Thriving on Half a Brain

The girl with half a brain. That's how people have always described Brandi Binder. She doesn't really mind, because it's the truth.

She's 22, and she knows she's lucky to be alive. When she was 4, she somehow contracted a rare and extreme form of epilepsy that, by all accounts, should have killed her.

Her medical condition could have been something out of a Hollywood script. … And, in fact, it became one in an episode of "Grey's Anatomy."

Like Brandi, the fictional little girl in "Grey's Anatomy" has a condition called Rasmussen's encephalitis. Essentially, half of the brain is healthy and functions normally. The other half is dead or dying.

Brandi and her family watched the "Grey's Anatomy" episode depicting the rare condition.

"Seeing that family get that diagnosis just reminded me of when we stood before our neurologist, and we got that diagnosis," said Binder's mom, Cindy Binder.

Cindy and her husband, Steven Binder, were devastated when they heard the news, and they said watching the fictional account of their daughter's condition brought back all of the initial feelings.

"It's just as fresh watching that as the day it happened. It doesn't matter that it's been 16, 18 years since that happened to us. To see it portrayed like that was very emotional," Cindy said.

A Treatment as Daunting as the Diagnosis

"20/20" first reported on Brandi Binder and her family in 1997. When she was born, the family thought it had a normal, healthy baby. Then came the eye twitching, teeth grinding, drooling and powerful seizures. Binder was having up to 200 seizures a day.

They went to doctors around the country. Finally, one doctor at UCLA got it right and diagnosed her with Rasmussen's encephalitis. It usually affects just one side of the brain -- in this case, Binder's right side.

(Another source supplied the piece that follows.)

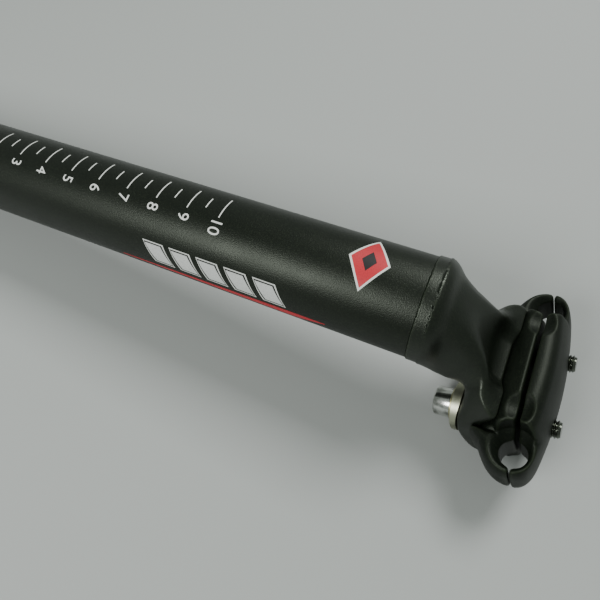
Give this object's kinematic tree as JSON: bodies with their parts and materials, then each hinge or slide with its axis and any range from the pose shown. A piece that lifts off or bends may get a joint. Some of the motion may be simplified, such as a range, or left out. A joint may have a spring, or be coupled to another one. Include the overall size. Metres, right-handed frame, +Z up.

With the diagnosis came an agonizing decision for her parents. Treatment for the condition was the removal of half of the brain. If they didn't operate, Binder would die, doctors said. Operate, and she would be paralyzed along her left side, which the right brain controls.

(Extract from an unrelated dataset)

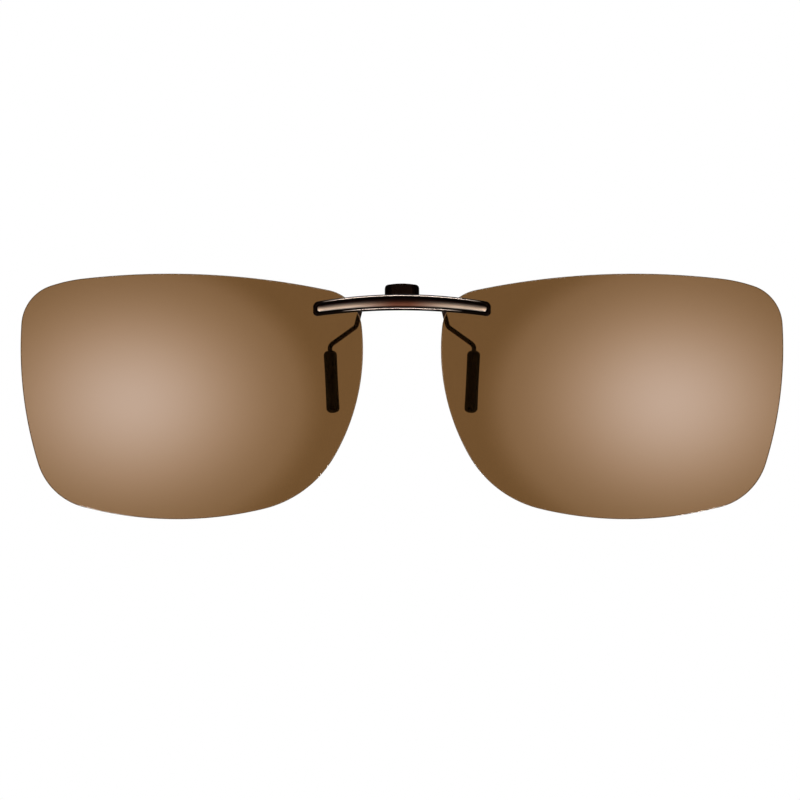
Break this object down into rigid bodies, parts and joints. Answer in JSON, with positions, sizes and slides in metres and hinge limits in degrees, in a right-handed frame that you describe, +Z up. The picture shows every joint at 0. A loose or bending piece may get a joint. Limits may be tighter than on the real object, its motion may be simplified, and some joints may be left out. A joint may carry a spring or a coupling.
{
  "type": "clip-on sunglasses",
  "caption": "Rimless brown clip-on sunglasses: two tinted lenses on an arched metal bar with a sprung rear clip and rubber-sleeved grip arms.",
  "frame": {"origin": "middle of the bar's back face, on the plane of symmetry and at the height of the hinge pin", "axes": "+X to the wearer's left, +Y back towards the wearer's face, +Z up; the front of the lenses faces -Y"},
  "size_m": [0.1398, 0.0126, 0.0449],
  "materials": {
    "lens": "tinted, clear and polished",
    "bar": "brown plated, satin face and bright edges",
    "hardware": "dark brown plated gloss",
    "steel": "bright drawn steel",
    "rubber": "matt black",
    "silicone": "clear and soft"
  },
  "bodies": {
    "front": {"bridge_bar": "bar", "hinge_bracket": "hardware", "hinge_pin": "steel", "torsion_spring": "steel", "lens_left": "lens", "lens_pad_left": "silicone", "lens_gasket_left": "silicone", "clamp_plate_left": "hardware", "lens_bushing_left_inner": "silicone", "lens_screw_left_inner": "steel", "lens_bushing_left_outer": "silicone", "lens_screw_left_outer": "steel", "lens_right": "lens", "lens_pad_right": "silicone", "lens_gasket_right": "silicone", "clamp_plate_right": "hardware", "lens_bushing_right_inner": "silicone", "lens_screw_right_inner": "steel", "lens_bushing_right_outer": "silicone", "lens_screw_right_outer": "steel"},
    "clip_arm": {"clip_lever": "hardware", "arm_wire_left": "hardware", "grip_sleeve_left": "rubber", "arm_wire_right": "hardware", "grip_sleeve_right": "rubber"}
  },
  "joints": [
    {"name": "clip_hinge", "type": "hinge", "parent": "front", "child": "clip_arm", "pos_m": [0, 0.0026, 0], "axis": [1, 0, 0], "range_deg": [0, 35], "stiffness_Nm_per_rad": 0.03, "springref_deg": -20.05, "deforming": ["torsion_spring"]}
  ]
}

They had no idea whether Binder would ever walk again, no idea how, or whether, the rest of her brain -- the left side -- would fully develop. They didn't know whether she'd ever be creative or solve problems, because that part of her brain would be removed.

Recovery would not be easy, but the Binders took one doctor's advice to heart: Challenge their daughter, every day, all the time.

They did, and it paid off. Months after her surgery, Binder started walking again. Even more remarkable, her young brain was able to make new connections -- allowing the left side to take over the functions from the missing right side. Slowly but surely, she began catching up at school.

Binder was 13 when "20/20" first met her. Like other kids, she dreamed back then of a bright future and even an independent life.

Today, nine years later, she still lives with her family, including her younger sister, Ginger. She likely always will. She remains paralyzed on her left side, her vision is impaired, and she's very much aware that people see her differently.

Binder, though, remains as strong and determined as she was during her teens. "I just go on living my life like anybody else, you know, 'cause we all have disabilities in some way. I try the best I can do, despite my limitations," she said.